Avec un peu de retard sur d’autres démocraties, la France met l’accent sur les applications de tracking pour lutter contre le Coronavirus. Logiquement, certaines craintes sont perceptibles dans la population et la classe politique. Pour Julie Jacob, avocate spécialisée dans les nouvelles technologies, elles sont compréhensibles mais infondées.

Décideurs. Israël, Taïwan, Corée du sud, Allemagne… Plusieurs démocraties misent sur les applis pour combattre le Covid-19. Quelle est leur efficacité réelle ?

Julie Jacob. Ces pays ont réussi à limiter la propagation du virus et les applications y sont pour quelque chose. Elles permettent d’identifier les malades à proximité, de limiter la contagion, de circonscrire l’épidémie. Les gouvernements ont expliqué clairement à quoi elles servaient, tout en insistant sur leur caractère anonyme, facultatif et provisoire. Résultat, elles ont été massivement téléchargées et ont aidé à la gestion de la crise sanitaire.
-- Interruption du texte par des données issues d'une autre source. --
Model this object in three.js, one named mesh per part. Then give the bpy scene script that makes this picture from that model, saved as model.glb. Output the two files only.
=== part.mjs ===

En Israël le nombre de morts est de 140, à Taïwan, il est seulement de six. Même l’Allemagne qui accorde une grande importance aux libertés individuelles a lancé son application nommée Corona Datenspende. Statistiquement, les pays les plus en avance en matière d’applications sont ceux qui comptent le moins de victimes.

Attention toutefois à ne pas tout miser sur les nouvelles technologies qui, pour être efficaces, doivent être combinées avec une politique sanitaire efficace. Les pays évoqués sont certes en pointe en matière d’applications. Mais ils le sont également dans le domaine des tests, de l’équipement en masques…  

"Les pays les plus en avance en matière d'applications sont ceux qui comptent le moins de victimes"

Lors de son discours du 13 avril, Emmanuel Macron a indiqué que la France était en train de concevoir une politique publique de tracking et que le Parlement serait consulté. Or, aucun vote n’est à l’ordre du jour… Comment expliquer cette situation ?

S'il y a un vote, celui-ci sera positif puisque le gouvernement possède la majorité absolue. Mais, au sein de LREM, certains députés sont opposés au tracking. D’autres estiment qu’il faut accélérer sur la question. Un vote pourrait fracturer la majorité dans une période où l’union nationale doit primer.

Sur le fond, faire voter les parlementaires ne permettra pas forcément de mieux protéger les données personnelles. La législation est déjà bien encadrée. Le RGPD s’applique au droit français et offre suffisamment de garanties en matière de protection des libertés publiques. Soulignons que la Cnil et l’Anssi (Agence nationale de la sécurité des systèmes d’information) sont également associées à l’élaboration de Stop Covid. Les parlementaires peuvent soulever les points les plus préoccupants en commission. Je ne vois pas de déni de démocratie.

Comment expliquez-vous cette méfiance envers le tracking ?

Le terme fait peur ; il fait penser à la surveillance généralisée, à la série Black Mirror. D’où une certaine méfiance que je conçois tout à fait. Mais la réalité, c’est que nous sommes déjà trackés par des applications. Waze ou Tinder, pour ne citer qu’elles, sont au courant de notre localisation, de nos goûts et de certains aspects de notre intimité. Les protestations contre ces outils sont faibles. Pourtant, Stop Covid est bien plus respectueux des libertés individuelles qu’une appli de rencontres… En somme, elle peut sauver des vies, tout en étant plus éthique que certaines applications que nous sommes amenés à télécharger sans réfléchir… Ces applis, si elles sont bien utilisées, permettent de limiter la propagation de l’épidémie à un cluster contrôlé. Elles sont selon moi indispensables à la réussite du déconfinement.